SHORT PROBLEM: Output exactly, and only, the lines from the line containing "for (i = [0 : stave_n - 1]) stave(i);" through the line containing "obj.parent = None", both included.

------------------------------------------------

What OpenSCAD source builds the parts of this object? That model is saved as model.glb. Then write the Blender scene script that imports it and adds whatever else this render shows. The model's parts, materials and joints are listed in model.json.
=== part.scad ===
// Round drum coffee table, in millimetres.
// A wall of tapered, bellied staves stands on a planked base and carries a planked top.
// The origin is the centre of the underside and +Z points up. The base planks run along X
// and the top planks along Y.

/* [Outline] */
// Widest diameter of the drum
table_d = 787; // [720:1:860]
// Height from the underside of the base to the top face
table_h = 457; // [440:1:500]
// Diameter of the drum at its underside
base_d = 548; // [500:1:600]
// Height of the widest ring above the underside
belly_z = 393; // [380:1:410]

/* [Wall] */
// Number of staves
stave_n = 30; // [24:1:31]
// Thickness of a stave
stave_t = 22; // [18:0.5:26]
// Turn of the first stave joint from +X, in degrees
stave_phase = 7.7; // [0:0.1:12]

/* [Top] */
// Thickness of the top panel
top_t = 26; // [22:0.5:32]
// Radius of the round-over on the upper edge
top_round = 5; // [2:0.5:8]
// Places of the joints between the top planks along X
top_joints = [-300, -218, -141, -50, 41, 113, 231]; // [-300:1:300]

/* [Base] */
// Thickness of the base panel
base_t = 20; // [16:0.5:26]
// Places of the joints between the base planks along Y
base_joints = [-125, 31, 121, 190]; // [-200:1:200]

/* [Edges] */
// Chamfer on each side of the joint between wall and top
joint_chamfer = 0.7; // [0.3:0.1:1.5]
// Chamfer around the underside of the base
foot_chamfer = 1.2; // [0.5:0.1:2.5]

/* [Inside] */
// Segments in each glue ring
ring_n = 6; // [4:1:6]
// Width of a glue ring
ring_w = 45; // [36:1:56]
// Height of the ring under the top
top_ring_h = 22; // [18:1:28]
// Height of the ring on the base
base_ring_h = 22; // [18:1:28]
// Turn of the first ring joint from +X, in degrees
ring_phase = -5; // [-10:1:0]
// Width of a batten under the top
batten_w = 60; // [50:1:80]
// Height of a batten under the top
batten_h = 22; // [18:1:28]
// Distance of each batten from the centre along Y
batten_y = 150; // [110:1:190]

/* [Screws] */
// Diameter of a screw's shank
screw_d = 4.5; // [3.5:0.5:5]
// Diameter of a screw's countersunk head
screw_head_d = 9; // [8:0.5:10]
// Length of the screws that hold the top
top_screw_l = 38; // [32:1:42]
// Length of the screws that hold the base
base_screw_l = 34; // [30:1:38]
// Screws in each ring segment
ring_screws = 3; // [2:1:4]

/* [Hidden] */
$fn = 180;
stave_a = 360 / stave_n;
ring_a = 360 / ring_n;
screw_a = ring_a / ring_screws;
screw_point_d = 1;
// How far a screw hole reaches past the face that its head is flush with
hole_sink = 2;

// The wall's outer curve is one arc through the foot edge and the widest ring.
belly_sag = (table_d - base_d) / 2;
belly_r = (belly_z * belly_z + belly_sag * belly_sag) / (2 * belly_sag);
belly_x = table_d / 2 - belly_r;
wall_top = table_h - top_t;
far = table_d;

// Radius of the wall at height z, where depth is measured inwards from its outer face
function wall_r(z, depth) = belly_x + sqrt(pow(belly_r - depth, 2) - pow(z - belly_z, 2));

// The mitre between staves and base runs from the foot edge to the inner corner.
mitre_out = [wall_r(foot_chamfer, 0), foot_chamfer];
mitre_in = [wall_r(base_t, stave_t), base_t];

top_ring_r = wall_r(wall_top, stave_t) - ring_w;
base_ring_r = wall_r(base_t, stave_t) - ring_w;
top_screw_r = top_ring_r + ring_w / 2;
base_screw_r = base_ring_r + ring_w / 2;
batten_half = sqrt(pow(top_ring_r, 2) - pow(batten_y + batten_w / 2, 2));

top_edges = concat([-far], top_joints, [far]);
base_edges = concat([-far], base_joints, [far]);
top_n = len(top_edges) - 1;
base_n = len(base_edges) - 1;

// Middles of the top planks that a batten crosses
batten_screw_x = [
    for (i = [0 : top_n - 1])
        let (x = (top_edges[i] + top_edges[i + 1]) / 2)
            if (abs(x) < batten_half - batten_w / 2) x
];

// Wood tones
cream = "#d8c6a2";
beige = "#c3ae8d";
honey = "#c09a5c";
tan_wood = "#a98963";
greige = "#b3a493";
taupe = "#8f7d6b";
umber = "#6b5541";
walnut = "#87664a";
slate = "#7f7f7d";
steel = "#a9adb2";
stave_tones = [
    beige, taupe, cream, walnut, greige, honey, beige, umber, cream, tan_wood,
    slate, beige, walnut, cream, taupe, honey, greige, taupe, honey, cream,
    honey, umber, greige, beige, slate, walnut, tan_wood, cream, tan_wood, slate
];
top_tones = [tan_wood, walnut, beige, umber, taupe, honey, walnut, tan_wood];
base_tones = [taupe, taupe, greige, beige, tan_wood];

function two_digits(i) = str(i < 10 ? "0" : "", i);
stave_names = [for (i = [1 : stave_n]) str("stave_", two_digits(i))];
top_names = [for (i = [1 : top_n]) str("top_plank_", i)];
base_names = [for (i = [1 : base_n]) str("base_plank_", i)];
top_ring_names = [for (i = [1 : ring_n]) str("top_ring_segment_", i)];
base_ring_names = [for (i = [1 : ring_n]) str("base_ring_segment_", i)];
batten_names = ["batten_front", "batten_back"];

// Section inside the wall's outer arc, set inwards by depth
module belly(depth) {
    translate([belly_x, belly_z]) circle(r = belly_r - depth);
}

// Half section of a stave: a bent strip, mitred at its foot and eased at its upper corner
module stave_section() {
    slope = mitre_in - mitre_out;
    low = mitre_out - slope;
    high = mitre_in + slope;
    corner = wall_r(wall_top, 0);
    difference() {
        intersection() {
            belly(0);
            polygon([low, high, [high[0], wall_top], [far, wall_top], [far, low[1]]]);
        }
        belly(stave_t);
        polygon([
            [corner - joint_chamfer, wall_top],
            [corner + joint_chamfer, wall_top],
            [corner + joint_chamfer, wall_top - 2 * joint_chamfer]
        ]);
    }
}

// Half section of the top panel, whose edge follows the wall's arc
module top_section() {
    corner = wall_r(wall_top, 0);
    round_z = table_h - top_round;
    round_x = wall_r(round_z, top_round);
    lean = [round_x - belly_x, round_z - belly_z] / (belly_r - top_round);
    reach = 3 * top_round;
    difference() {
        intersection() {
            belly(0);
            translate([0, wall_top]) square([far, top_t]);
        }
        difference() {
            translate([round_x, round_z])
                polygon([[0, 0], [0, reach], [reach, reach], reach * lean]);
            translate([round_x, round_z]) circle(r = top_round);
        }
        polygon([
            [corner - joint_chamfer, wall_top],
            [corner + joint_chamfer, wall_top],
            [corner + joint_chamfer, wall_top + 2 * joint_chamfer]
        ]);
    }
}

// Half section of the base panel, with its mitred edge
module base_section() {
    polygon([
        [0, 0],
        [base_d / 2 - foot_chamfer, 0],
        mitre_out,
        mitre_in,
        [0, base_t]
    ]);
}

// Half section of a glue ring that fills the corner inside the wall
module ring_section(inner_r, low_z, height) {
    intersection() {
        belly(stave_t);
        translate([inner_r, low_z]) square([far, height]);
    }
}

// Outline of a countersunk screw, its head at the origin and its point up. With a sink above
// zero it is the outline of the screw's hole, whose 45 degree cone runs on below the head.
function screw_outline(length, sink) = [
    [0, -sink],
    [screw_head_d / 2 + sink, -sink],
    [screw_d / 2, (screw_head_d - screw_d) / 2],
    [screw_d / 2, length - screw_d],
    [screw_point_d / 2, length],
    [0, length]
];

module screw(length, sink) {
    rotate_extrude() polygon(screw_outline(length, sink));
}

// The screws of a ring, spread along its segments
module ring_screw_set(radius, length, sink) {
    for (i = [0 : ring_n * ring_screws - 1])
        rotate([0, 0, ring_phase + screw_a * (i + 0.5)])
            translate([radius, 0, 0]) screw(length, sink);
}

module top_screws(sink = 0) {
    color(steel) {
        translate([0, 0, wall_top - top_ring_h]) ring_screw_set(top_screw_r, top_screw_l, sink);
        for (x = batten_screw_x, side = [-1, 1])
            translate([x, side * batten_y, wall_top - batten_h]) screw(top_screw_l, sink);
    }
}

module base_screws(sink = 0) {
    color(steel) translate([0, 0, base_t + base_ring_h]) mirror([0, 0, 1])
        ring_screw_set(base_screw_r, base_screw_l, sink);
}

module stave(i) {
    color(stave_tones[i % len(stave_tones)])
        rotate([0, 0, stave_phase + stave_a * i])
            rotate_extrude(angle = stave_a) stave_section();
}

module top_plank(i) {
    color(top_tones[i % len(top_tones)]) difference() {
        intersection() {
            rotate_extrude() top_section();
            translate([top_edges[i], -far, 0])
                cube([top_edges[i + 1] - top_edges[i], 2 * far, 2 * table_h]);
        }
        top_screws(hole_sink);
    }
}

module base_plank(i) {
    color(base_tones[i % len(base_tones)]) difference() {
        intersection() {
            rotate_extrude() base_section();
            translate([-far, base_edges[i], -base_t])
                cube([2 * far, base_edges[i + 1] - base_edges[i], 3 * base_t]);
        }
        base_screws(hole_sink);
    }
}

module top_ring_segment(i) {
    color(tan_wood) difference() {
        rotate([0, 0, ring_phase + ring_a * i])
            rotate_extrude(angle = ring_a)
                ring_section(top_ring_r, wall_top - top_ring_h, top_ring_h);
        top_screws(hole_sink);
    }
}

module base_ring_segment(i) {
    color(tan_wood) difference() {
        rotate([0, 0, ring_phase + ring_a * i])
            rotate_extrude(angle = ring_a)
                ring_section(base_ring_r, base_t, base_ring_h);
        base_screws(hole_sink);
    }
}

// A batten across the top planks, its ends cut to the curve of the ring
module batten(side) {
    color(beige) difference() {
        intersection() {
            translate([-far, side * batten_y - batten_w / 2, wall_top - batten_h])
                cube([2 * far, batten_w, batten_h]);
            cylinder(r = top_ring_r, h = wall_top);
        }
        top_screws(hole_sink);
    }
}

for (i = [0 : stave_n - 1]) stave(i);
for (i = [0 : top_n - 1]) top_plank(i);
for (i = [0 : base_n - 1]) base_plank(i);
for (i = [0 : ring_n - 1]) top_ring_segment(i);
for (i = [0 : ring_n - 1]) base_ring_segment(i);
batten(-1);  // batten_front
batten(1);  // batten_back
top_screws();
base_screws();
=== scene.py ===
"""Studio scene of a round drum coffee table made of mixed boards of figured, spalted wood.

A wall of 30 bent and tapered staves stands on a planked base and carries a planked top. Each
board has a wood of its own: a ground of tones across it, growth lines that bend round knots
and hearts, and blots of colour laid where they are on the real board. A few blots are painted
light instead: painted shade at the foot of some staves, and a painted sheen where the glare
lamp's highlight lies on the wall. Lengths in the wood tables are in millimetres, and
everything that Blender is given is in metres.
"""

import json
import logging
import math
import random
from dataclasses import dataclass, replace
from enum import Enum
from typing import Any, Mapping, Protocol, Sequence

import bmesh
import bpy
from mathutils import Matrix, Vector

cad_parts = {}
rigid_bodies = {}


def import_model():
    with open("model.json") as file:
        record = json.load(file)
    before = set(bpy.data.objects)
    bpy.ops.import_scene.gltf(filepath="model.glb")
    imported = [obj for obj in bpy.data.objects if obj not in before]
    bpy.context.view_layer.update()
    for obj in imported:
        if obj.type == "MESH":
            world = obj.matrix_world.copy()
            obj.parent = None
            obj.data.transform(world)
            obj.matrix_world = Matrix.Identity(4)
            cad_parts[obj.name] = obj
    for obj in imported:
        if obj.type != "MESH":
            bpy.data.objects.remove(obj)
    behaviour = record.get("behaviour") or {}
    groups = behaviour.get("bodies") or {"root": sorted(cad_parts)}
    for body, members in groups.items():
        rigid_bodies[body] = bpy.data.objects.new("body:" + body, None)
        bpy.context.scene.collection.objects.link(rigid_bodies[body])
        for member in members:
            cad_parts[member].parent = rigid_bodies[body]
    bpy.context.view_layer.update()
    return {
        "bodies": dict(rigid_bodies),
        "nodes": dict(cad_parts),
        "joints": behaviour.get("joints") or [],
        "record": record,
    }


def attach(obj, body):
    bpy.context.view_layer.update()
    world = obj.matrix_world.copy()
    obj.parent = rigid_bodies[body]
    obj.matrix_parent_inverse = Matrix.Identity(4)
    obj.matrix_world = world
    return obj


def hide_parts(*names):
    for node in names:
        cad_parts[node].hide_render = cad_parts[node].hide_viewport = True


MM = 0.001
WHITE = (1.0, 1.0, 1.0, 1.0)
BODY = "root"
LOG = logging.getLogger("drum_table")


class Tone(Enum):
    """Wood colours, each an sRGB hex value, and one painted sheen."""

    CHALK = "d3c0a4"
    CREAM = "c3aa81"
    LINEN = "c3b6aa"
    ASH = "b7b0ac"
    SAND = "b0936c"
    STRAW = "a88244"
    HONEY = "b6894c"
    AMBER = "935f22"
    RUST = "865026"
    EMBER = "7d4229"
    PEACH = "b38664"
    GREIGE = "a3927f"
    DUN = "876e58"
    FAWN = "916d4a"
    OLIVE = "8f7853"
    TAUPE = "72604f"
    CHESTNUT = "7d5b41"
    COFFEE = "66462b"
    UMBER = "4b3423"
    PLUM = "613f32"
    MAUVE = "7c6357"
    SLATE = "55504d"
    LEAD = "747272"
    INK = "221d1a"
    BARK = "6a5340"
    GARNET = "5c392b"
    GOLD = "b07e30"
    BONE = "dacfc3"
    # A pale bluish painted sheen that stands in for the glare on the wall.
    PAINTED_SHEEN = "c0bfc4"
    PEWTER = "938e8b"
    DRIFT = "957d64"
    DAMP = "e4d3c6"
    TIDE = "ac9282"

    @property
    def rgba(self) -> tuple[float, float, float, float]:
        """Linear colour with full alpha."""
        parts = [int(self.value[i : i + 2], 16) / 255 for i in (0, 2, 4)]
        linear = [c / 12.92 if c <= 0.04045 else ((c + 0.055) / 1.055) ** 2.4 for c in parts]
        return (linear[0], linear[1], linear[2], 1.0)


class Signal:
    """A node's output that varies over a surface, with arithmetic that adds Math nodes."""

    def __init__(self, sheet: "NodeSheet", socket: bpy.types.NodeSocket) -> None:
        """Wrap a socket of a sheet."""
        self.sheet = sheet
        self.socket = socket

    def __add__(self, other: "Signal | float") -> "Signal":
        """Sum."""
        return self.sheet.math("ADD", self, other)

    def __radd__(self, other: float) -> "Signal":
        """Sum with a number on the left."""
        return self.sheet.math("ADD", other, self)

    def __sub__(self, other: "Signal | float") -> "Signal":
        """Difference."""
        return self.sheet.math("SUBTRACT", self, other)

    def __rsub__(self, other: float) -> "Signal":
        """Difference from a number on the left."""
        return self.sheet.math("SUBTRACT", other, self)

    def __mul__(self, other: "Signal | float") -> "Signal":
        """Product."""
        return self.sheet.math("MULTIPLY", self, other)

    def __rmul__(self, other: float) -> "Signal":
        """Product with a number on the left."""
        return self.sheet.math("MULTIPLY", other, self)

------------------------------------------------

WRITTEN RESPONSE:
for (i = [0 : stave_n - 1]) stave(i);
for (i = [0 : top_n - 1]) top_plank(i);
for (i = [0 : base_n - 1]) base_plank(i);
for (i = [0 : ring_n - 1]) top_ring_segment(i);
for (i = [0 : ring_n - 1]) base_ring_segment(i);
batten(-1);  // batten_front
batten(1);  // batten_back
top_screws();
base_screws();
=== scene.py ===
"""Studio scene of a round drum coffee table made of mixed boards of figured, spalted wood.

A wall of 30 bent and tapered staves stands on a planked base and carries a planked top. Each
board has a wood of its own: a ground of tones across it, growth lines that bend round knots
and hearts, and blots of colour laid where they are on the real board. A few blots are painted
light instead: painted shade at the foot of some staves, and a painted sheen where the glare
lamp's highlight lies on the wall. Lengths in the wood tables are in millimetres, and
everything that Blender is given is in metres.
"""

import json
import logging
import math
import random
from dataclasses import dataclass, replace
from enum import Enum
from typing import Any, Mapping, Protocol, Sequence

import bmesh
import bpy
from mathutils import Matrix, Vector

cad_parts = {}
rigid_bodies = {}


def import_model():
    with open("model.json") as file:
        record = json.load(file)
    before = set(bpy.data.objects)
    bpy.ops.import_scene.gltf(filepath="model.glb")
    imported = [obj for obj in bpy.data.objects if obj not in before]
    bpy.context.view_layer.update()
    for obj in imported:
        if obj.type == "MESH":
            world = obj.matrix_world.copy()
            obj.parent = None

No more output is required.